From: [email protected]
[mailto:[email protected]] On Behalf Of Arthur Cordell
Sent: Thursday, November 24, 2011 8:22 AM
To: 'RE-DESIGNING WORK, INCOME DISTRIBUTION, EDUCATION'; 'Keith Hudson'
Subject: Re: [Futurework] Why a United Europe can never be

 

Interesting to wish a UK resident Thanksgiving wishes.

 

America is a religion.  Its main holiday seems to be Thanksgiving.  Now
given over entirely to consumerism which seems to underlie much of the ethos
of the US.  I know there is more, much more but there must be many Americans
who are disgusted at the outpouring of sales, deals, Black Friday etc., all
overt or covert entreaties to buy, buy, buy.

 

arthur

 

From: [email protected]
[mailto:[email protected]] On Behalf Of Ray Harrell
Sent: Thursday, November 24, 2011 12:56 AM
To: 'Keith Hudson'; 'RE-DESIGNING WORK, INCOME DISTRIBUTION, EDUCATION'
Subject: Re: [Futurework] Why a United Europe can never be

 

Happy Thanksgiving Keith, 

 

REH

 

From: [email protected]
[mailto:[email protected]] On Behalf Of Keith Hudson
Sent: Wednesday, November 23, 2011 11:12 PM
To: RE-DESIGNING WORK, INCOME DISTRIBUTION, , EDUCATION
Subject: [Futurework] Why a United Europe can never be

 

It's ominous indeed for the Eurozone (and the European Union behind it) that
German-originated bonds failed to be fully taken up yesterday.  Slightly
more than a third of a modest auction ($8 billion) of the economically
strongest nation in the Eurozone failed to find buyers.
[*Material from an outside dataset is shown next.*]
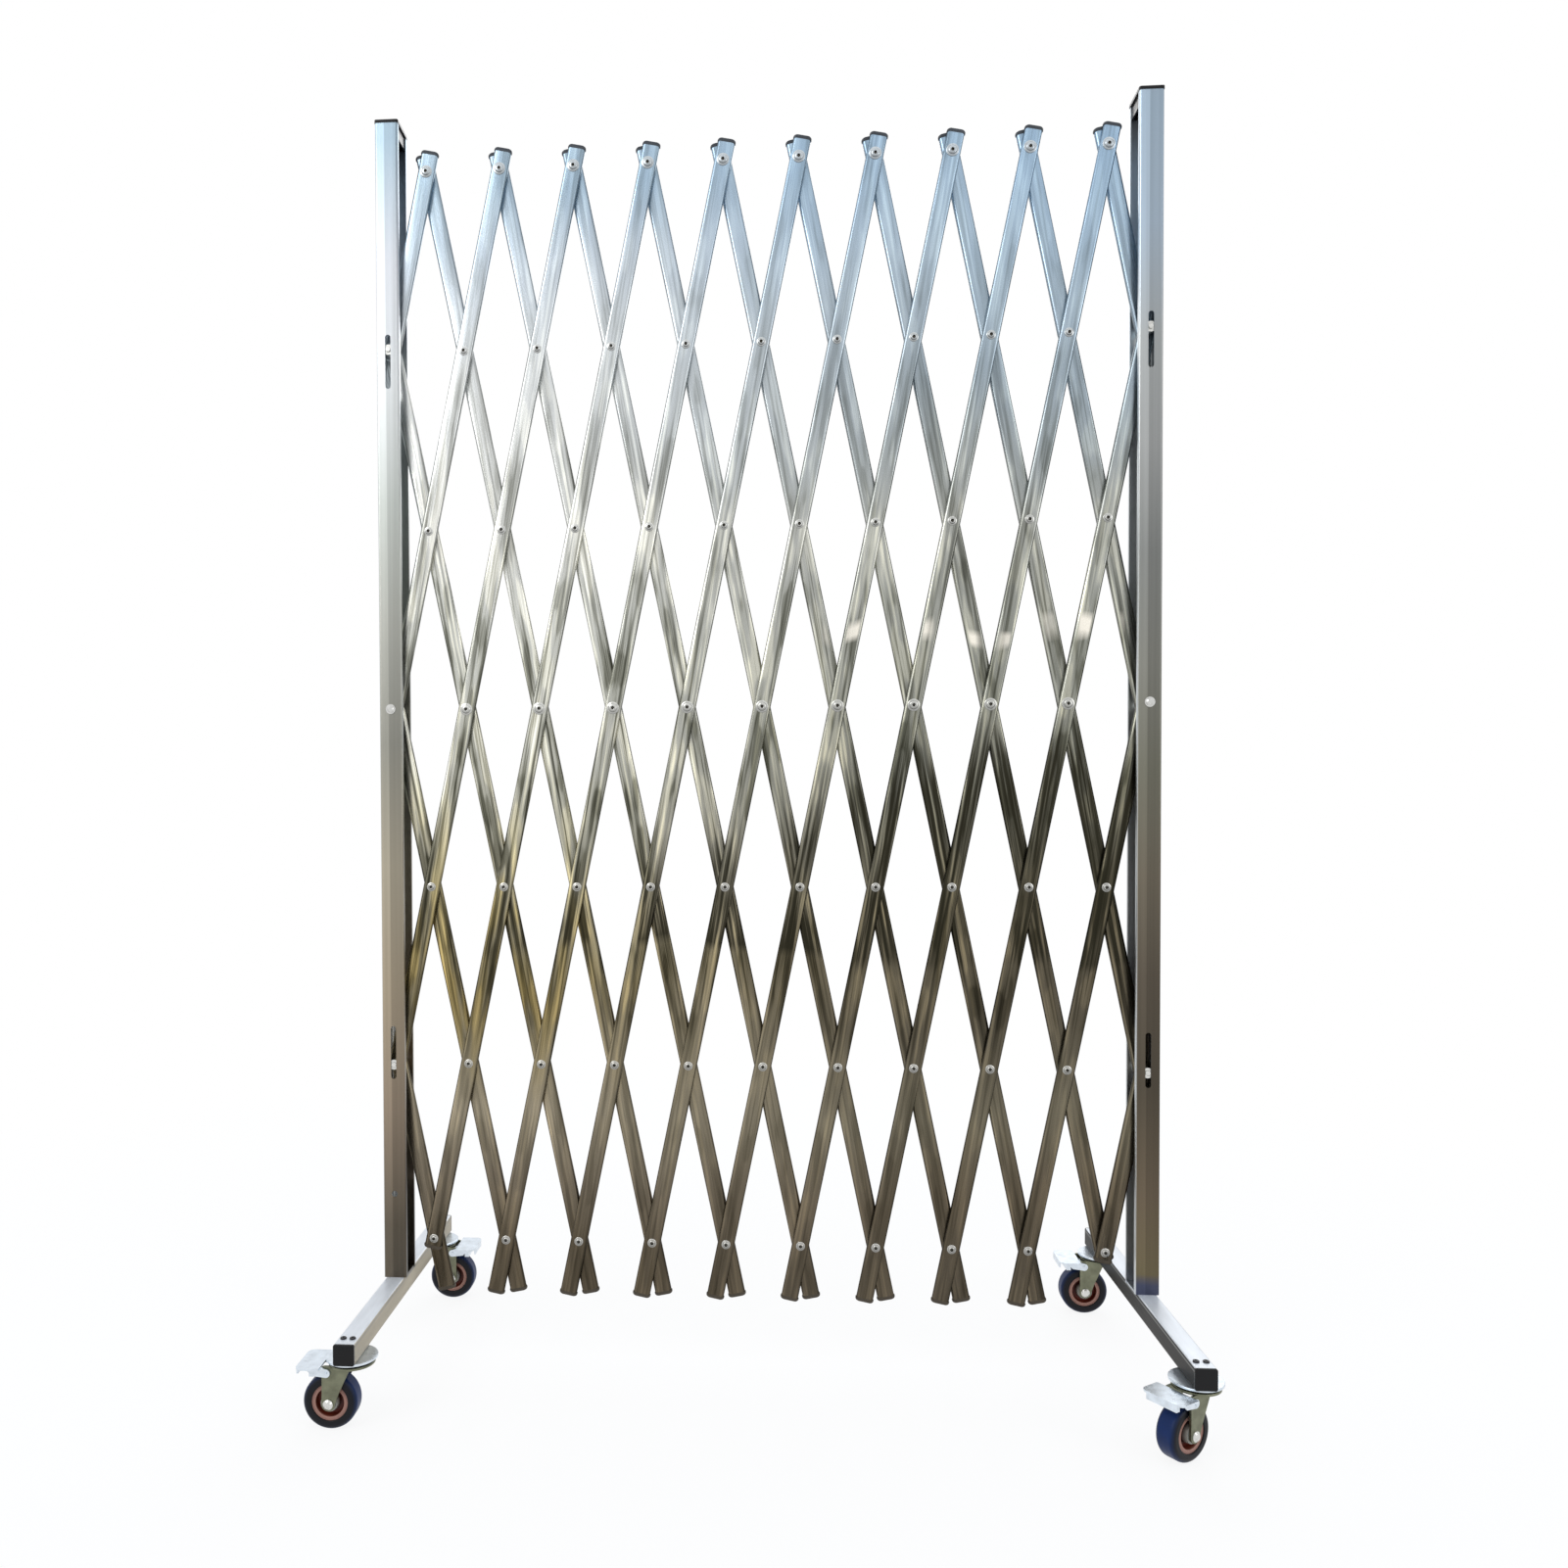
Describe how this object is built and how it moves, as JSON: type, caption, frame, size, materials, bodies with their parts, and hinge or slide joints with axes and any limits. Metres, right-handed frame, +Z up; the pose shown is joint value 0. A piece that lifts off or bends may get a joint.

On Tuesday, this
would have been so unimaginable that a bookie could have offered 100:1
against this happening and, probably, no-one would have taken the bet. This
surely is the most significant event yet in the history of this grand
Napoleonic reprise (because, initiated by the French, this is what the
European Union and the Eurozone was meant to be). It is nothing to do with
lack of confidence in Germany per se; it is a realistic assessment by
objective investors that even Germany can't keep on sustaining the Eurozone
as it has been doing.

The attempt at a United Europe was, in truth, a French-led attempt at a new
nation-state which, with a consumer base of 400 million, could serve as a
powerful economic counterweight to America. This, however, can never be
because it would contradict one of the plainest facts of human history. This
is that any successful nation-state needs to have a predominant, and widely
similar, culture within it. At the very least, it has to impose a common
language as soon as possible. It's a sine qua non.

As to language, examples abound. Two obvious ones are the United Kingdom
where Scottish, Welsh and Irish Gaelic were ruthlessly persecuted, and the
United States of America, where many Native Indian languages and French and
Spanish were expunged. The apparent anomaly of China, in which 20 or 30
different languages are still spoken, has, nevertheless, been held together
for 2,200 years with one written language imposed by Emperor Qin.

Hilariously (if it weren't so tragic), the very bureaucratic centre of a
putative United Europe, Brussels, lies in a country which has two cultures
so different (each with its own language), that it hasn't had a government
in over a year, and there's precious little chance of one anytime soon from
what one reads. (Curiously, Belgium shares this distinction with Iraq. Now
that the Kurds have removed themselves from the country, the Sunni and Shia
Muslims are even more at each other's throats than they were before America
invaded.)

Well, I've written all that I intended to say this morning. However, there's
another curiosity which might be added as a postscript. Business-wise,
scientifically, artistically -- culturally, if you like -- the world is
becoming a vast spider's web of many different specializations where
territorial boundaries are gradually becoming increasingly exiguous. And all
these lateral networks are increasingly speaking one common language -- the
accidental cause being the birthplace of the industrial revolution.